Server-side only modlets are pure XML, so the server applies them and players need nothing extra; they get a green badge. Client-required modlets contain DLLs or assets, get an amber badge, need EAC turned off, and every player has to install the same mod locally. The manager reads each modlet’s folder to decide which it is.
Why do I have to turn off EAC for some mods?
Easy Anti-Cheat blocks unsigned compiled code, so any mod that ships a .dll, a Harmony patch, or custom assets will kick players unless EAC is off. The Mod Manager calls running with EAC off “modded mode” and asks you to confirm before switching, because it also disables console crossplay for the session.
Can I install a full overhaul like Darkness Falls?

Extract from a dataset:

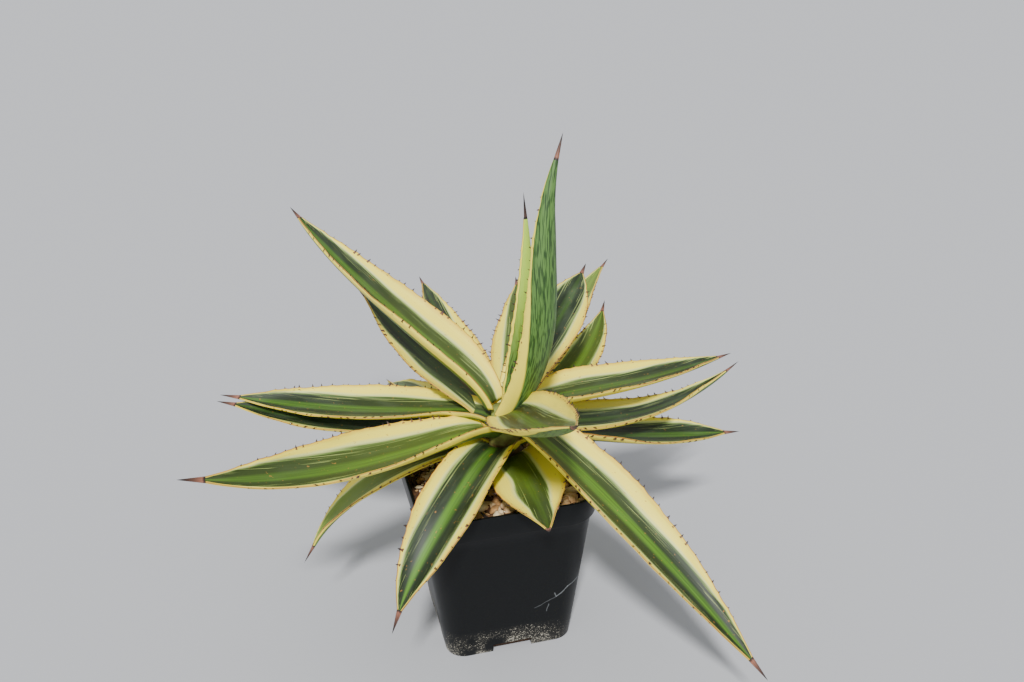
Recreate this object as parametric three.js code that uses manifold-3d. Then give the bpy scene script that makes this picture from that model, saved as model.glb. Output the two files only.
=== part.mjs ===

The Modpacks tab offers curated overhaul presets, including ones such as Darkness Falls, Undead Legacy, Ravenhearst, and War3zuk AIO. A preset installs the server side and flips the server into modded mode, but every player still has to download and install the matching client pack locally, and the client and server mod sets must match exactly. If a preset shows “Mirror not configured,” its archive has not been set up on your panel yet.
Why isn’t my mod working after I installed it?
Almost always because the server has not been restarted yet — 7 Days to Die only loads mods at boot, so every change waits for a restart. If you did restart and a client-required mod still is not working, check that EAC is off and that each player has installed the same mod locally. A mismatched mod can also stop the server from booting, so remove the most recent one and restart if that happens.
How do I remove a 7 Days to Die mod?
On the Installed tab, click Remove on the modlet’s row and confirm. That deletes the modlet’s folder. Then restart the server so the change takes effect. If you only want to switch a mod off temporarily, use Disable instead — it keeps the files and can be re-enabled later.